As a boardroom runaway success at a relatively young age, there is a tendency for either the governor to overrate his acumen since rich people are always deemed thinkers with great capabilities to pull out the chestnut, no matter the ferocity of the fire, or for the people around him and his faceless advisers and baba isale to be overreaching in their bid to create a tough and decisive administrator out of him in order for his very relaxed visage not to define his persona as diffident.
We will be detaining ourselves here, haggling the infidelity of state executives in their relational with local governments under their jurisdiction. After the 2002 judgment of the Supreme Court, which held that governors were right to determine the tenure of council chairmen through their state Houses of Assembly and that the esekuku (grass-roots) men aren’t the third tier of government, which precluded them from the four-year tenure prescribes for elected government officials by the Nigerian constitution, state executives have gone completely savage with the local government arrangement.
Since Makinde has realised that because others are stealing won’t make itchy fingers right, there isn’t much need trying to ‘Jangebe’ him. Instead of wasting energies on what he obviously did wrong like others before him, the current commendable efforts by President Muhammadu Buhari to constitutionally free the local council administration from governors’ greed, insecurity, personal agenda and partisan grip should be pursued in a way to make the governors’ purse completely empty of council funds once the amendment procedure is complete and completed.
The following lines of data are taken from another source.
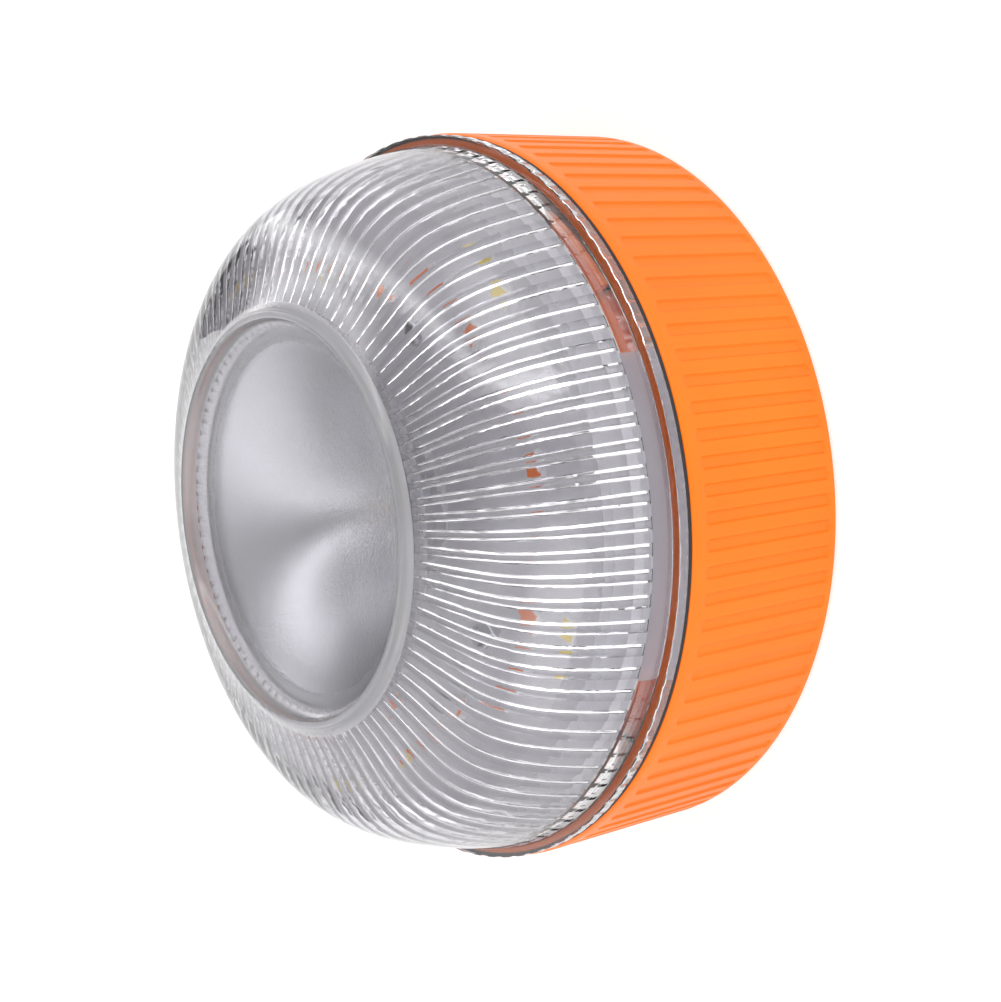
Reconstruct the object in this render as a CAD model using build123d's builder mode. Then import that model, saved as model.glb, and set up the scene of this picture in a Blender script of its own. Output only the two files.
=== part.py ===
from build123d import *
import math
import os

# Magnetic LED emergency beacon: a clear domed lens over an orange ribbed base.
# The lens unit (lens, LED board, 9 V battery) screws onto the base with three short thread lugs.
# Frame: +Z up along the beacon's axis, origin at the centre of the underside, millimetres.

# ---- Driving dimensions ----
BASE_TOP_RADIUS = 50.0  # over the base's ribs, just under the joint
BASE_FOOT_RADIUS = 49.15  # the base tapers slightly towards the underside
BASE_FOOT_Z = 0.4  # the foot pad stands this far below the base
JOINT_Z = 25.5  # top edge of the base's outer lip
RIB_COUNT = 92  # grip ribs round the base
FLANGE_RADIUS = 49.8  # the lens's outer flange
WALL_RADIUS = 48.36  # the lens's short upright wall, above the flange
LENS_WALL = 2.0
RIM_RADIUS = 26.66  # edge of the frosted dish
RIM_Z = 53.1  # top of the beacon
THREAD_RISE = 1.67  # millimetres of lift for each radian of twist
THREAD_SPAN = 45.0  # degrees covered by each thread lug
COLLAR_SPAN = 69.0  # degrees covered by each of the base's three collar arcs
COLLAR_ANGLES = (-37.5, 82.5, 202.5)  # middle of each collar arc

# ---- Levels that several pieces share ----
FLANGE_Z = 26.1  # underside of the lens flange
DECK_Z = 29.4  # underside of the light deck's plate
BOARD_Z = 31.0
BOARD_TOP = 32.6
COVER_TOP = 3.0
MAGNET_TOP = 8.6
PLATE_TOP = 9.6
BOX_FLOOR = 10.2  # open lower edge of the battery box
BOX_ROOF = 28.1
STEM_TOP = 12.9

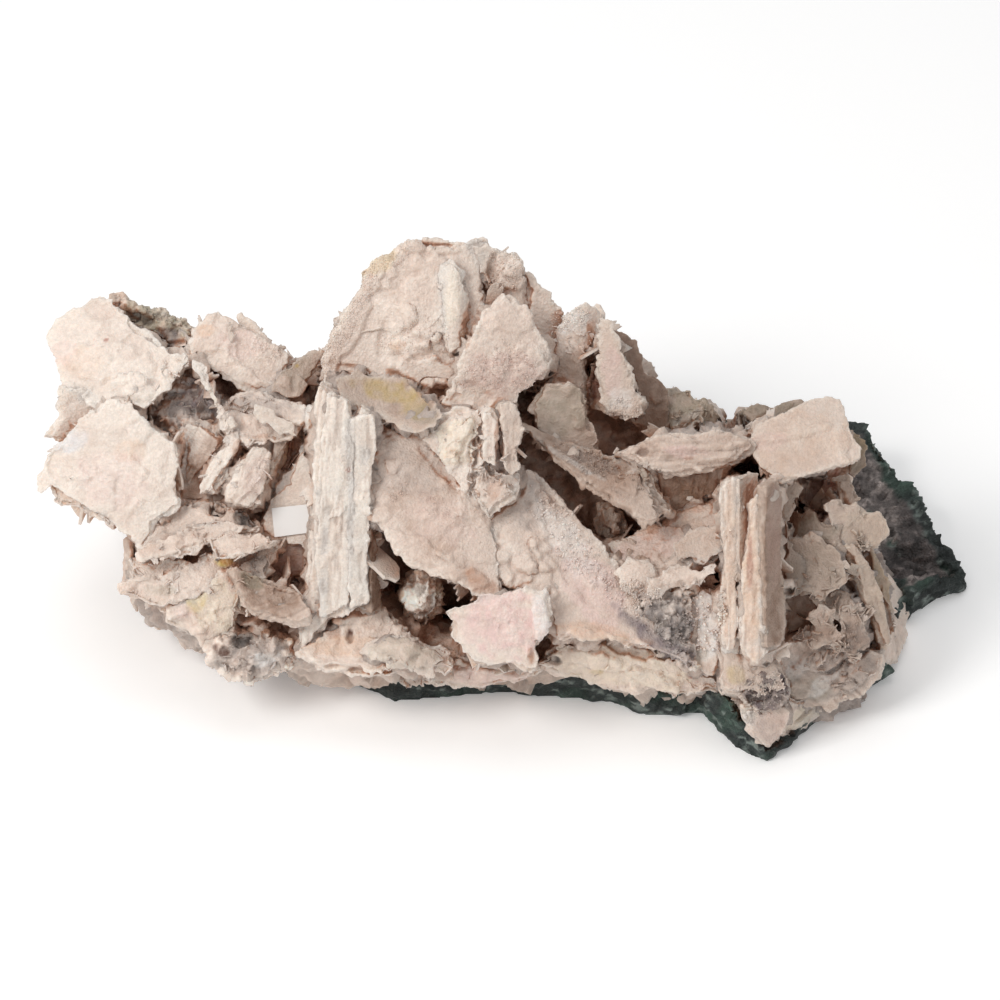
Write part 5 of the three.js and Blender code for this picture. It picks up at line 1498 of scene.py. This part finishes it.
def stone_material(name, roughness, bump, speckle, translucency):
    """Stone coloured by its growth attribute, with fine speckle and a crystalline surface."""
    material, shader = plain_material(name, {
        "Roughness": roughness, "IOR": STONE_IOR, "Subsurface Weight": translucency,
        "Subsurface Radius": (1.0, 0.85, 0.75), "Subsurface Scale": 3 * MM})
    tree = material.node_tree
    growth = node(tree, "Attribute", attribute_name="growth")
    place = node(tree, "TexCoord").outputs["Object"]
    fine = node(tree, "TexNoise", {"Vector": place, "Scale": SPECKLES_PER_METRE, "Detail": 4.0,
                                   "Roughness": 0.65})
    grain = node(tree, "TexVoronoi", {"Vector": place, "Scale": GRAINS_PER_METRE})
    shade = node(tree, "MapRange", {"Value": fine.outputs["Fac"], "From Min": 0.3, "From Max": 0.7,
                                    "To Min": 1 - speckle, "To Max": 1 + speckle})
    tint = node(tree, "VectorMath", {0: growth.outputs["Color"], 1: shade.outputs["Result"]},
                operation="MULTIPLY")
    tree.links.new(tint.outputs["Vector"], shader.inputs["Base Color"])
    height = node(tree, "Math", {0: grain.outputs["Distance"], 1: fine.outputs["Fac"]},
                  operation="ADD")
    ridge = node(tree, "Bump", {"Height": height.outputs["Value"], "Strength": bump,
                                "Distance": 0.7 * MM})
    tree.links.new(ridge.outputs["Normal"], shader.inputs["Normal"])
    return material


# ---------------------------------------------------------------- floor, light and camera
def soft_lamp(name, place, aim, size, power, colour):
    lamp = bpy.data.lights.new(name, "AREA")
    lamp.size, lamp.energy, lamp.color = size, power, colour
    holder = linked(name, lamp)
    holder.location = place
    holder.rotation_euler = (Vector(aim) - Vector(place)).to_track_quat("-Z", "Y").to_euler()


def studio():
    """White floor, soft lamps, and the camera where the eye is."""
    scene = bpy.context.scene
    bm = bmesh.new()
    bmesh.ops.create_grid(bm, x_segments=1, y_segments=1, size=3)
    floor = linked("floor", mesh_of(bm, "floor"))
    white = (1, 1, 1, 1)
    # Painted studio floor: matt white, and as bright as the light around it makes it.
    material, _ = plain_material("white studio floor", {
        "Base Color": (0.95, 0.95, 0.95, 1), "Roughness": 0.9, "Emission Color": white,
        "Emission Strength": 0.16})
    floor.data.materials.append(material)
    scene.world = bpy.data.worlds.new("studio")
    scene.world.use_nodes = True
    sky = scene.world.node_tree.nodes["Background"]
    sky.inputs["Color"].default_value = white
    sky.inputs["Strength"].default_value = 0.42
    soft_lamp("key", (-0.75, -0.55, 1.0), (0, 0, 0.04), 0.55, 9.5, (1.0, 0.985, 0.96))
    soft_lamp("fill", (0.9, -0.9, 0.7), (0, 0, 0.05), 1.0, 0.8, (1.0, 0.97, 0.94))
    soft_lamp("top", (0.0, 0.25, 1.2), (0, 0, 0.04), 0.9, 3.5, (0.97, 0.98, 1.0))
    camera = bpy.data.cameras.new("camera")
    camera.sensor_width = SENSOR_WIDTH
    camera.lens = SENSOR_WIDTH * SIGHT_LENGTH / (2 * SHEET_MIDDLE * SHEET_UNIT)
    camera.clip_end = 10
    holder = linked("camera", camera)
    turn = Matrix((RIGHT, UP, -DEEP)).transposed().to_4x4()
    holder.matrix_world = Matrix.Translation(Vector(EYE * MM)) @ turn
    scene.camera = holder
    scene.view_settings.view_transform = "Standard"


# ---------------------------------------------------------------- build
clusters = front_blades()
front_pieces = [piece for lot in clusters.values() for piece in lot]
shown_depth = nearest_depth(front_pieces)
mass = druse_mass(shown_depth)
backs = back_blades(shown_depth, mass)
quartz_pieces = front_pieces + backs + [mass, scattered_bladelets(clusters, mass, backs, shown_depth),
                                        scattered_crystals(clusters, shown_depth)]
for piece in quartz_pieces:
    settle(piece)
slab = basalt_slab()
# Paints iron stain and shade into the recesses of the stone and the slab.
paint_recess_stain_and_shade(quartz_pieces + [slab])
label = paper_label()

# Massive quartz: translucent milk white, with a sugary crust that scatters the light.
quartz_material = stone_material("milky sugary quartz", 0.5, 0.36, 0.09, 0.4)
# Basalt broken by hammer: opaque and dull, with a coarse grain.
basalt_material = stone_material("broken green-black basalt", 0.6, 0.6, 0.25, 0.0)
# Uncoated label paper: matt and even.
paper_material, _ = plain_material("matt white paper", {"Base Color": (*linear(PAPER), 1), "Roughness": 0.75})
for piece in quartz_pieces:
    piece.data.materials.append(quartz_material)
    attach(piece, "root")
    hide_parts("quartz_blades")
slab.data.materials.append(basalt_material)
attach(slab, "root")
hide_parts("basalt_matrix")
label.data.materials.append(paper_material)
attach(label, "root")
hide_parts("paper_label")
studio()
In almost all cases of illegal dissolution of local government chairmen by new state executives, the aberration is always overlooked by the grass-roots citizenry because the chairmen themselves are total embarrassment to probity. Practically, no state is immune. Without sounding tribal, I must still commend council bosses that come to work down South (not the braggadocio of committing burglary in the name of enforcing court order). I witnessed, up North, council chairmen, being absent from their offices for nearly every working day of the month, except the day allocations from the state capitals were ferried in for sharing. Hours after, the secretariats become ghost towns, or more appropriately, towns of goats and the invalid. Some even butchered the allocations right in their homes within the state capitals, with other vultures in the garbs of principal officers in attendance, ogling away the money, while the sharing formulas were being worked out. I must say I had also witnessed a similar scenario in a couple of Osun local government councils.
Maybe, we should even thumb Makinde up for not choosing or remembering to be criminally-brilliant like buoda oke ohun (someone I don’t want to mention) in dealing with the council chairmen who are not of his political cord, though he wanted to employ the backhand, when Abuja heat was almost unbearable. Mr. Governor, God is always making it difficult for those He loves, to get away with sin, or commit one at all. By practically forcing you to your knee on this, He could be reproving you, so you don’t miss it.
I have heard argument like the local government would breathe better under the strangulation of the state CEOs, if all chairmen could develop the balls of Abbas Alesinloye and his people. Phew. Which balls? If Makinde had chosen the path of probe and indictment, for which nearly all of them would be stewing by now, before announcing the dissolution, nearly all would be in PDP today or voluntarily exiting, before being subjected to public disgrace. The governor put the cart before the horse, because time wasn’t up for the Ajimobi boys!
Though we are reputed as a learn-nothing republic, the Oyo State saga should be a positive, if stakeholders would be futuristic in situating the dissolution aftermath, vis-a-vis constitutionalism, partisanship and above all, accountability. Should we allow thieves remain in office because the one signing money off to them can’t control totally? If local governments exit at the pleasure of the state, what should the relationship between them be? If tenure stability is desired for the chairmen, is it possible for the on-going constitution amendment to spell the variables out in ABC? It is hoped that these and many other begging questions would be permanently answered, while the financial autonomy focus isn’t also lost. Can we at least do this, for our shared future, without the usual partisan embellishment?
Coming to Governor Makinde: Well, his fear-factor has just taken a major hit, even if he eventually succeeded in paying the chairmen off to fix his own there. The deficit is, however, recoverable if he would put his house in order and prayerfully seek the heart of those advising him. Won’t say more on that. The governor would be shocked knowing how much his supposed own, feverishly wished the dissolution crisis would become a Frankenstein monster that would consume his high-flying administration. The enemies of their enemy became overnight Vals. He should get his SDP/PDP politics right.
There was this corrupted version of a didactic Yoruba message that came for a troublous former governor. Maybe GSM would find it useful; Igi sun mo ara won, l’obo ro pe oun smart, t’igi ba ye fun’ra won, Ile l’obo ma ba ara e. The governor should behave like an eagle in this matter; soar in storm.